Generally, the top five prorate agreements, based on revenue contribution, for any carrier can produce up to 40 percent of total SPA revenue, and the top 25 agreements can cover as much as 80 percent. Diminishing returns, however, begin to set in when a carrier continues introducing new agreements, due to internal and/or political pressure, that do not produce incremental revenue. Often these agreements are with smaller or non-essential carriers.
In addition, today’s marketplace is already full of cannibalization. Therefore, airlines need to be careful that when sharing their metal with networks across the globe that they are not participating in this problem.
A suggested methodology for setting up an SPA includes resources — people, systems and data — and related steps that should be taken to ensure a quality agreement is reached with the desired outcome of more traffic at acceptable yields. More in-depth steps with a suggested strategy and tactics are the next level that should be reviewed and determined.
Following an SPA Lifecycle is a recommended practice for creating an SPA that includes four key tenets:
- The SPA and/or alliance teams create the proposal or receive it from their airline partners.
- The pricing and revenue management departments review the proposal draft for revenue opportunities and prevailing market fares.
- The proposal is then reviewed by revenue accounting.
- Once the proposal has been finalized and approved by upper-level management, the SPA team executes the agreement.
SPAs provide many advantages for the partners involved. Primarily, they can help improve market share for an airline while increasing its market presence. For example, more destinations can be offered to customers through an agreement between two carriers versus those an individual airline may be able to offer solely with its existing network.
SPAs provide precious incremental revenue that complements a carrier’s revenue provided through its own service. Without this agreement in place, an airline can only fly passengers to destinations it serves. The agreement enables an airline to serve additional passengers that have connected from other airlines onto their own aircraft to improve their traffic base. The incremental traffic can prove valuable in traditionally lower load-factor markets or during off-peak travel times. Moreover, and probably most important to gaining market share, the carrier becomes more competitive with better fares and inventory availability.
Recommended SPA Practice
A specific lifecycle is recommended for creating an SPA. It involves four main steps: Creating a proposal, proposal review by pricing and revenue management, proposal review by revenue accounting and proposal approval by senior management. Once these steps have been completed, the SPA team can execute the agreement.
SPAs Versus Alliances
SPAs are sometimes confused with alliances. A carrier can have an SPA with another carrier but not necessarily be part of an alliance with that carrier. Airlines that are knowledgeable about SPAs recognize the revenue benefit and may create an SPA with an airline that might be considered a competitor under different circumstances. However, if the airlines choose to form an alliance, the SPA is usually a primary element of the partnership and is often the first agreement completed when forming or joining an alliance.
During the past 15 years, the expansion of alliances and joint ventures has taken the partnership concept to a whole new level of cooperation.
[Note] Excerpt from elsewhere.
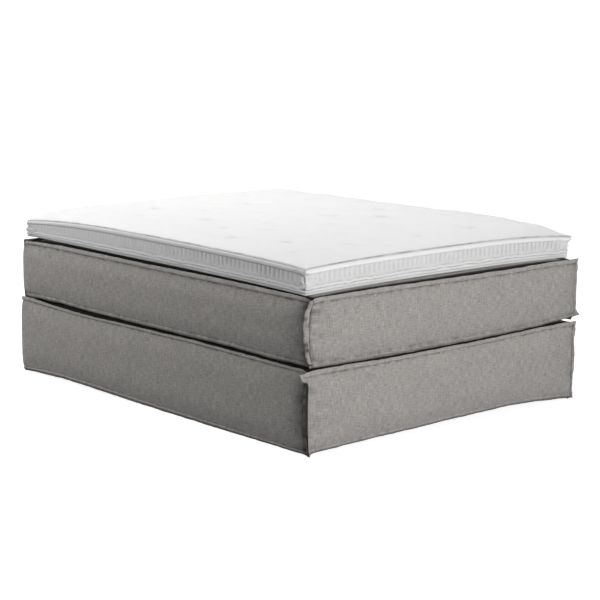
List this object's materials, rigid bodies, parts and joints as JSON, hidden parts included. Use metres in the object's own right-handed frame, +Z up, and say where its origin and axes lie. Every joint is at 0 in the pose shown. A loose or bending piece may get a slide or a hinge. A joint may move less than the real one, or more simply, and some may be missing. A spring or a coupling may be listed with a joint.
{
  "type": "box spring bed",
  "caption": "Box spring bed: a low sprung base and a mattress in grey linen-look covers with flanged seams, under a loose white tufted topper.",
  "frame": {"origin": "on the floor, at the centre of the bed's footprint", "axes": "+Z up, -Y towards the foot end, +X towards the right long side seen from the foot end"},
  "size_m": [1.6, 2, 0.7741],
  "materials": {
    "grey_linen": "coarse plain weave with slubs, matt, mottled warm and cool grey",
    "white_knit": "fine stretch knit, matt white",
    "ribbed_mesh": "ribbed spacer mesh between plain edges, matt white",
    "spruce": "sawn and planed softwood, untreated",
    "hardboard": "smooth brown fibre board",
    "foam": "open-cell cream foam, matt",
    "needle_felt": "grey needled felt, matt",
    "spring_pockets": "white non-woven pockets round steel springs, matt",
    "dust_lining": "thin black non-woven lining, matt",
    "black_plastic": "moulded black plastic, satin"
  },
  "bodies": {
    "base": {"base_cover_foot": "grey_linen", "base_cover_head": "grey_linen", "base_cover_left": "grey_linen", "base_cover_right": "grey_linen", "base_cover_top": "grey_linen", "base_felt": "needle_felt", "base_foam": "foam", "base_spring_unit": "spring_pockets", "batten_left": "spruce", "batten_right": "spruce", "centre_beam": "spruce", "corner_block_foot_left": "spruce", "corner_block_foot_right": "spruce", "corner_block_head_left": "spruce", "corner_block_head_right": "spruce", "deck_board": "hardboard", "dust_cover": "dust_lining", "foot_rail": "spruce", "glide_centre": "black_plastic", "glide_foot_left": "black_plastic", "glide_foot_right": "black_plastic", "glide_head_left": "black_plastic", "glide_head_right": "black_plastic", "head_rail": "spruce", "side_rail_left": "spruce", "side_rail_right": "spruce", "slat_1": "spruce", "slat_2": "spruce", "slat_3": "spruce", "slat_4": "spruce", "slat_5": "spruce"},
    "mattress": {"edge_foam_foot": "foam", "edge_foam_head": "foam", "edge_foam_left": "foam", "edge_foam_right": "foam", "lower_comfort_foam": "foam", "lower_felt": "needle_felt", "mattress_cover_bottom": "grey_linen", "mattress_cover_foot": "grey_linen", "mattress_cover_head": "grey_linen", "mattress_cover_left": "grey_linen", "mattress_cover_right": "grey_linen", "mattress_cover_top": "grey_linen", "spring_zone_1": "spring_pockets", "spring_zone_2": "spring_pockets", "spring_zone_3": "spring_pockets", "spring_zone_4": "spring_pockets", "spring_zone_5": "spring_pockets", "spring_zone_6": "spring_pockets", "spring_zone_7": "spring_pockets", "upper_comfort_foam": "foam", "upper_felt": "needle_felt"},
    "topper": {"topper_border_foot": "ribbed_mesh", "topper_border_head": "ribbed_mesh", "topper_border_left": "ribbed_mesh", "topper_border_right": "ribbed_mesh", "topper_core": "foam", "topper_cover_bottom": "white_knit", "topper_cover_top": "white_knit"}
  },
  "joints": [
    {"name": "mattress_lift", "type": "slide", "parent": "base", "child": "mattress", "axis": [0, 0, 1], "range_m": [0, 0.3]},
    {"name": "topper_lift", "type": "slide", "parent": "mattress", "child": "topper", "axis": [0, 0, 1], "range_m": [0, 0.2]}
  ]
}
In fact, governments often provide airline partners with anti-trust immunity, enabling them to coordinate pricing, revenue management and scheduling.
This makes it much more difficult for competitors that choose to operate autonomously. However, the traditional interline agreement or SPA offers the airlines a way to improve network reach and gain incremental traffic, if managed correctly, as the potential customer pie is still large enough, even for airlines that are not part of an alliance.
Consultants that specialize in airline partnerships can help carriers identify potential partnership opportunities that will expand their global reach. Working with airline partners, consultants complete a holistic review of carriers’ existing SPAs, recommend enhancements to drive better (lower-cost) passenger distribution channels, suggest improvements to current contracts and further align existing pricing and revenue management priorities.
SPAs are an increasingly natural part of an airline’s strategic growth plan. It is also a natural tendency in the negotiated pricing space for contracts, the negotiation process, and pricing and revenue management elements specific to SPAs to erode over time, creating less than desirable revenues and contractual deficiencies. This necessitates periodic review of terms to maintain competitiveness and ensure contracts are still mutually beneficial to the parties involved.
The consulting approach should include a comprehensive review of major agreements that focus on improvements in:
- Class mapping;
- Fare-filing strategies;
- Settlements (including fuel surcharges, processes and strategies related to the negotiation of agreements);
- Market analysis and partner pricing monitoring;
- Contract elements.
The analysis should focus on in-depth revenue-performance, identification of missing SPA contract terms and recommendations for improving revenue management and pricing functions, as they relate to partner agreements, to maximize revenue benefits.
Carriers that have followed these recommendations have experienced revenue gains of between 3 and 5 percent of total SPA revenue directly related to improvements in processes and strategy, contract terms, and pricing and revenue management functions.